The branches are the newest part of the tree, the part that is growing the fastest. The branches hold the ultimate product; the leaf, the flower or the fruit. Through the children of the workshop, all the people involved could clearly see the fruits of their labor. All of the 45 children that attended Los Talleres por la Paz developed or practiced at least one new interpersonal skill. For the student teachers, the children’s workshop was an opportunity to grow as professional educators and gain experience. For the kids, the workshops were an opportunity to make friends with kids from other schools, build/encourage empathy, have fun and learn for 3 days during summer vacation.

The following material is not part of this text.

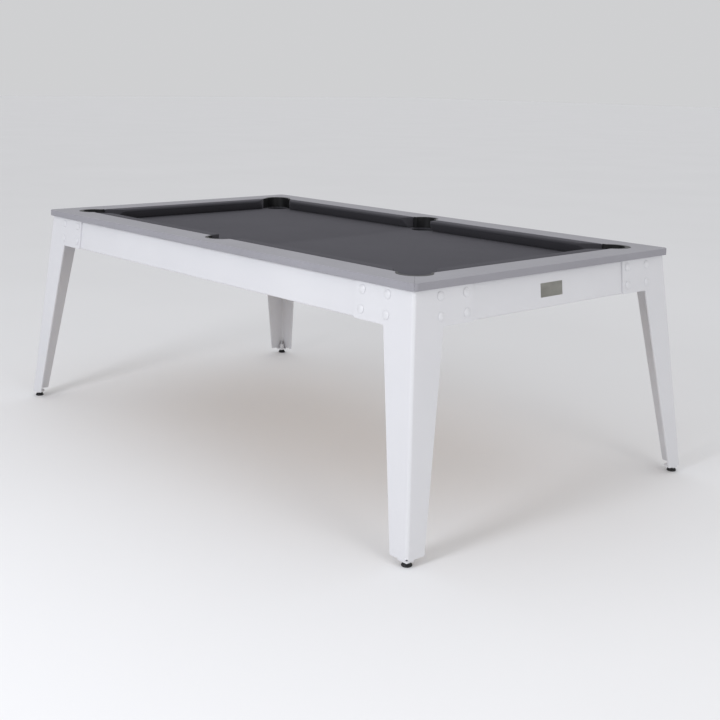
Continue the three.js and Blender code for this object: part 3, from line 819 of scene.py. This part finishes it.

With a total of 70 direct beneficiaries and hundreds of indirect beneficiaries, there is no limit to how deep the roots can go, how sturdy the trunk will be, how many branches will grow, and how many fruits this tree will produce. The tree of Talleres por la Paz can only be watered by the strength of the relationships with the different communities that support it. The support of an association of RPCVs in the States was just as fundamental as the support of the local school community in the overall outcome of the project. Maya and Katy were only able to turn their small seed into a tree by building and strengthening communities and the project will only succeed in the future if it continues to do just that.

Goals achieved

Our main goal for Talleres por la Paz was to promote significant change in the way teachers conduct school and classroom activities, so that students effectively develop interpersonal skills that will enable them to better relate to their classmates and prevent instances of bullying or exclusion in the school context. By accomplishing the following three main project objectives the project directors feel confident that the project was a success.

1. At the end of the student workshop (phase two), 8 student teachers facilitated a total of 12 age-appropriate experiential learning activities that promoted one or all of the workshop principles among participants (empathy, conflict resolution, and teamwork).

2. At the end of the student workshop, 45 children between the ages of 7-13 developed interpersonal skills related to the workshop principles.

3.  By the student workshop in December 2017, 8 student teachers applied at least two new strategies to collaboratively design activities based on experiential learning that was used to promote one or more of the workshop principles.

Total Beneficiaries: A total of 70 people from the ages of 7-60 and 4 organizations were direct beneficiaries of the project.